* What needs to be done *
Show every line in the entries below where the word "parts" appears.
>> Begin Data listing
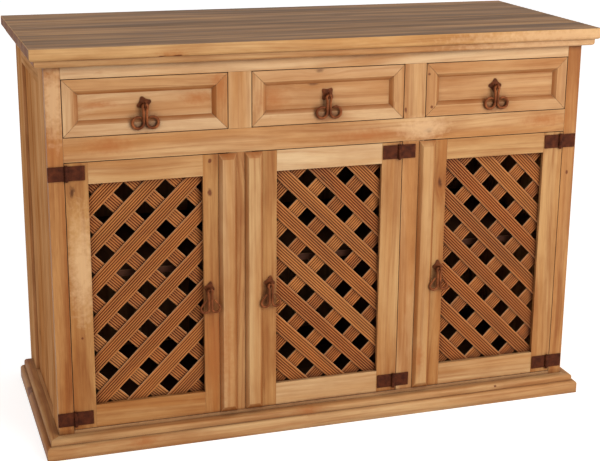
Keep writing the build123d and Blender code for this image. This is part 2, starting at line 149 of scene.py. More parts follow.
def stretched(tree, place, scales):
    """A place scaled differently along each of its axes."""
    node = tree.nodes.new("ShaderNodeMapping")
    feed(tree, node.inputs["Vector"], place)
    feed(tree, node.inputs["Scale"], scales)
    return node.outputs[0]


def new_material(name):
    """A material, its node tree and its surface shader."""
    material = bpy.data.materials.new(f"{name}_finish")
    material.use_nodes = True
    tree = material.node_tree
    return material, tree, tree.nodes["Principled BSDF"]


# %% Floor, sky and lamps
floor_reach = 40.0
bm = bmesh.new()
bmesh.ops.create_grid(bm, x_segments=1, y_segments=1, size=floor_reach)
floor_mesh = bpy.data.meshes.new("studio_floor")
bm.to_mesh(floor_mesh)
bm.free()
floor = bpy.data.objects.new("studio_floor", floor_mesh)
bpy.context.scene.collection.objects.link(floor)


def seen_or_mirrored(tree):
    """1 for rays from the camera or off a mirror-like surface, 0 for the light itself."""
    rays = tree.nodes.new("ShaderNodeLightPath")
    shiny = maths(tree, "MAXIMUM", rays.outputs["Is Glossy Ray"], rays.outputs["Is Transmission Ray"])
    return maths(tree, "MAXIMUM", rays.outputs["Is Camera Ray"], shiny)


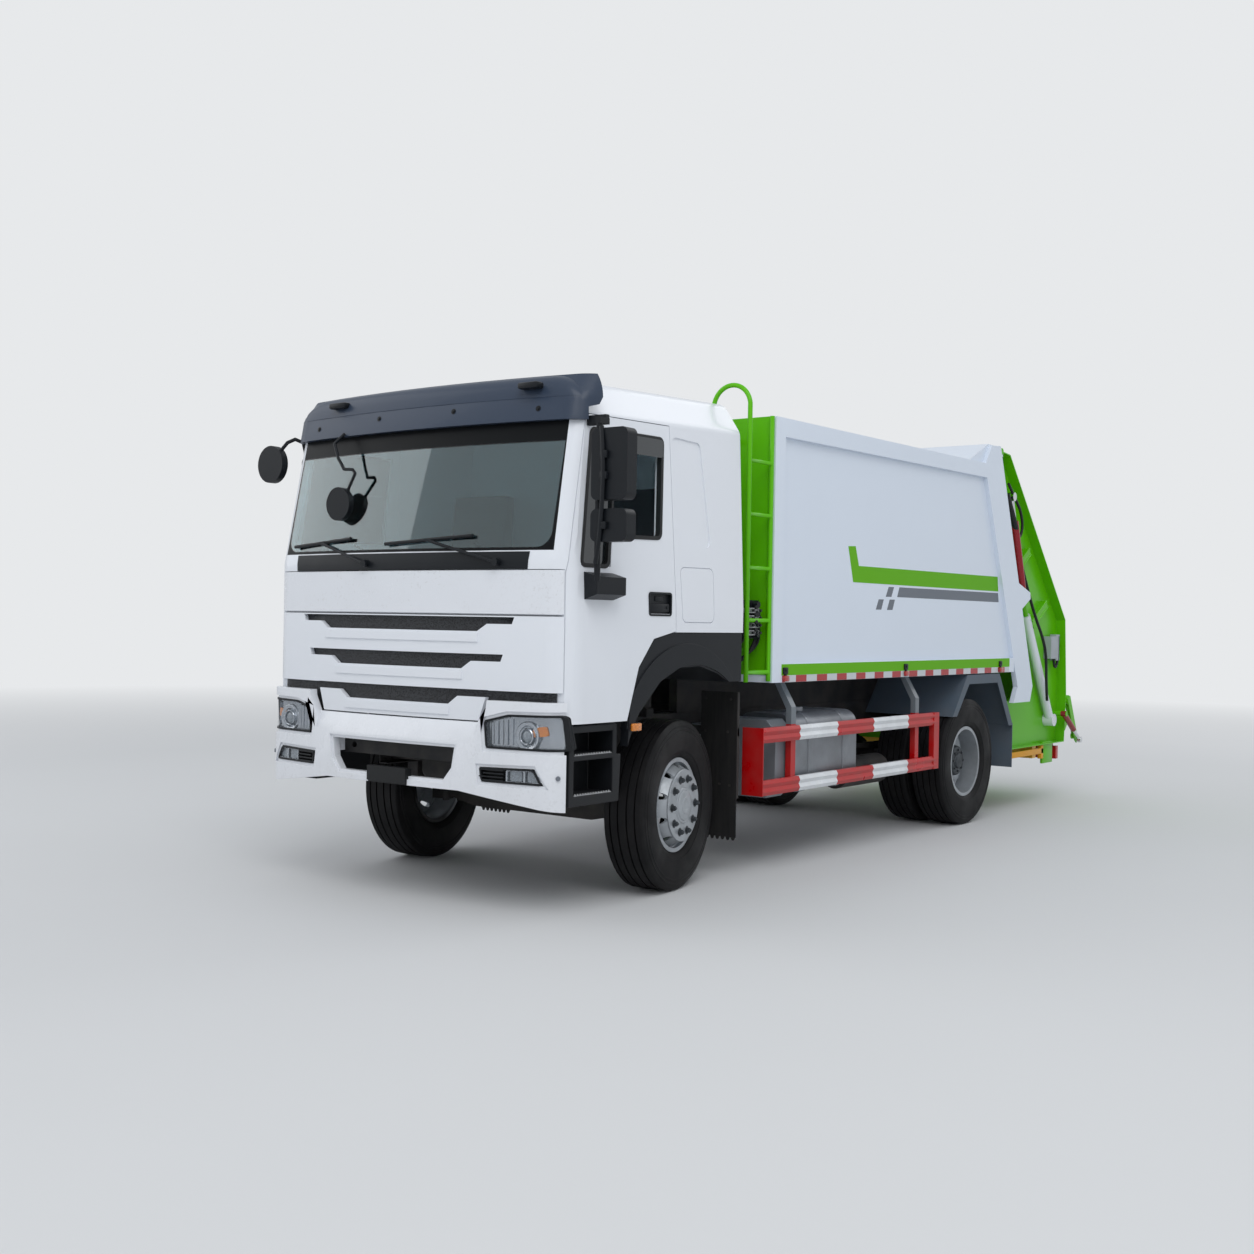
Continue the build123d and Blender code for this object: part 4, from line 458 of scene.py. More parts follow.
>> End Data listing
* Reply *
Keep writing the build123d and Blender code for this image. This is part 2, starting at line 149 of scene.py. More parts follow.
Continue the build123d and Blender code for this object: part 4, from line 458 of scene.py. More parts follow.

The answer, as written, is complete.